Plaintiff filed a complaint seeking a divorce on the grounds of indignities and desertion. The master has filed a report recommending that the divorce be granted. We are of the opinion, however, that the matter must be referred back to the master for further proceedings.
*417The master, following his appointment in this case, scheduled three hearings. At the first hearing, defendant appeared by herself. As a result of defendant’s appearance, the master continued the hearing. At the second hearing, defendant again appeared alone. She stated at that time that she did not want a divorce and that she had no money with which to retain a lawyer. Under questioning by the master, she stated that she had not contacted any attorney because of her lack of funds. The hearing proceeded and defendant attempted to cross-examine plaintiff and his witness and testified on her own behalf. A third hearing was held on March 26, 1973, at which time plaintiff offered rebuttal evidence and defendant again participated to the best of her layman’s ability. The record in this case is clear that defendant desired to contest the divorce action, and that she desired counsel but failed to consult counsel because of her lack of funds. At no time was defendant advised by the master that she had a right to apply to the court for alimony pendente lite and reasonable counsel fees and expenses.

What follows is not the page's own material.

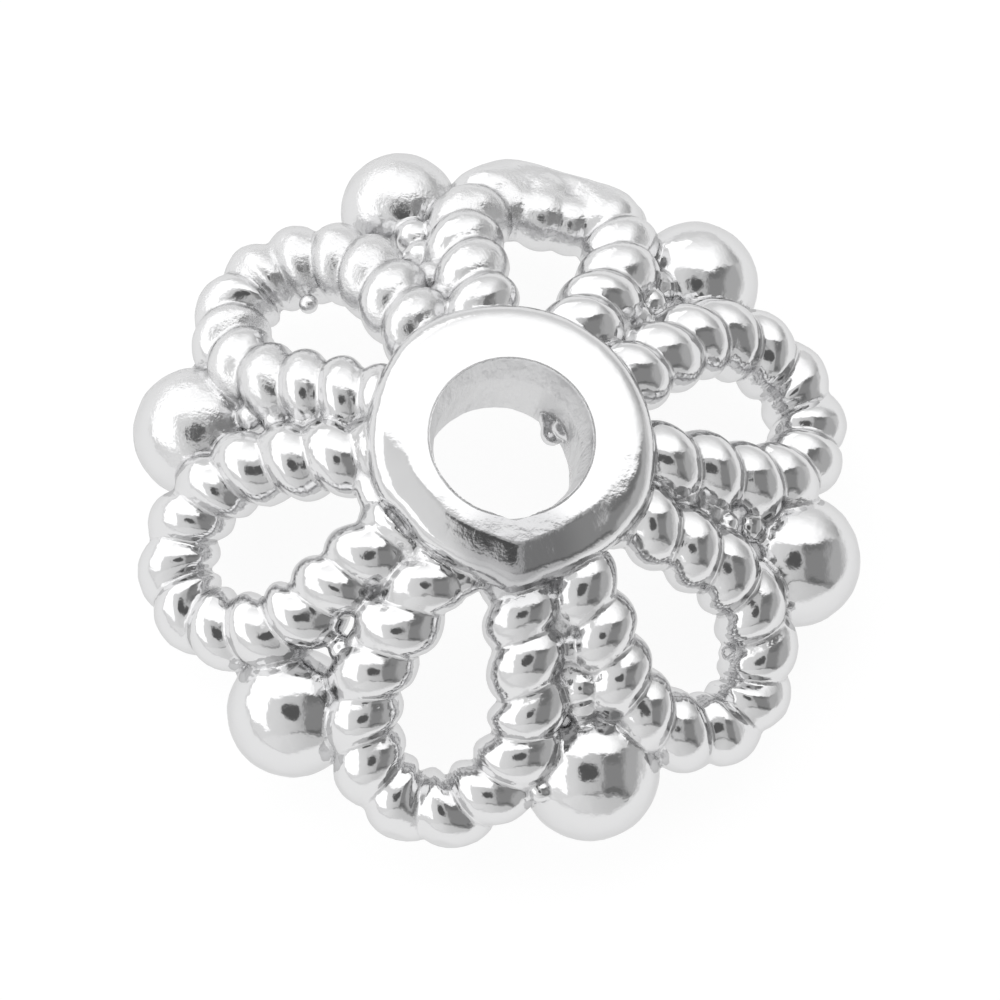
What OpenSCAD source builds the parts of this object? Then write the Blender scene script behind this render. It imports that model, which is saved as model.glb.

In Boddie v. Connecticut, 401 U.S. 371, 91 S. Ct. 780 (1971), the Supreme Court of the United States held that the due process clause of the Federal Constitution “does prohibit a State from denying, solely because of inability to pay, access to its courts to individuals who seek judicial dissolution of their marriages.” The basis of the court’s decision was the important position “of the marriage relationship in this society’s hierarchy of values and the concomitant state monopolization of the means for legally dissolving this relationship.” We are of the opinion that the decision in Boddie does not apply to plaintiffs alone, but applies to both of the interested parties in a divorce proceeding. Certainly, it would be no less *418a denial of due process to deny a defendant in a divorce action access to the courts by virtue of inability to pay costs or fees than it is to deny a plaintiff that same access. Boddie, of course, dealt with a State requirement that plaintiff pay court fees and costs in order to institute her divorce action. In the case before us, however, we are not concerned with costs or fees, but rather with the litigant’s inability to obtain counsel. However, it is not necessary that we decide whether due process requires the appointment of counsel for an indigent litigant in a divorce proceeding.* The Commonwealth of Pennsylvania has provided a means whereby an indigent wife may obtain reasonable counsel fees and expenses in addition to alimony pendente lite: Section 46 of The Divorce Law of May 2, 1929, P.L. 1237, as amended, 23 PS §46. When the State has made such provision for an indigent wife, we are of the opinion that it is incumbent upon the master, when confronted with a situation such as that in this case, to advise the wife of the means available to her to obtain counsel. The action of the Commonwealth in making such procedures available to defendant in this case is meaningless if she is unaware of her right to follow them. Thus, upon the remand of this case, the master should take appropriate steps to see that defendant is adequately advised of her right to seek reasonable counsel fees and expenses.
We are further of the opinion that defendant’s inability to secure counsel and the failure to inform her of the availability of counsel fees has had a serious consequence in this case. It is fundamental that a divorce decree may only be granted for compelling reasons and upon evidence that is clear and con*419vincing. If a plaintiff’s testimony is contradicted or shaken by that of defendant, plaintiff is not entitled to a decree on his own uncorroborated testimony. Furthermore, plaintiff is required to show his status as an innocent and injured spouse, and even though conduct on the part of a plaintiff may fall short of providing grounds for divorce, it may be sufficient to constitute a defense by one who is charged with indignities: Baxter v. Baxter, 192 Pa. Superior Ct. 62 (1960); Fitelson v. Fitelson, 189 Pa. Superior Ct. 366 (1959). A review of the record in this case shows that defendant claims that her conduct was provoked by plaintiff’s excessive drinking and conduct with another woman. In addition, the record discloses that it was plaintiff who left the common home. In view of plaintiff’s own testimony on these issues, we are satisfied that a meaningful decision can be made only after a full and thorough hearing of the. circumstances and facts where both parties are represented by counsel.
For these reasons, we make the following
ORDER
Now, July 2, 1973, this case is remanded to the master for further proceedings consistent with the foregoing opinion.
See Meltzer v. C. Buck LeCraw & Co., 402 U.S. 936, 91 S. Ct. 1624 (1971).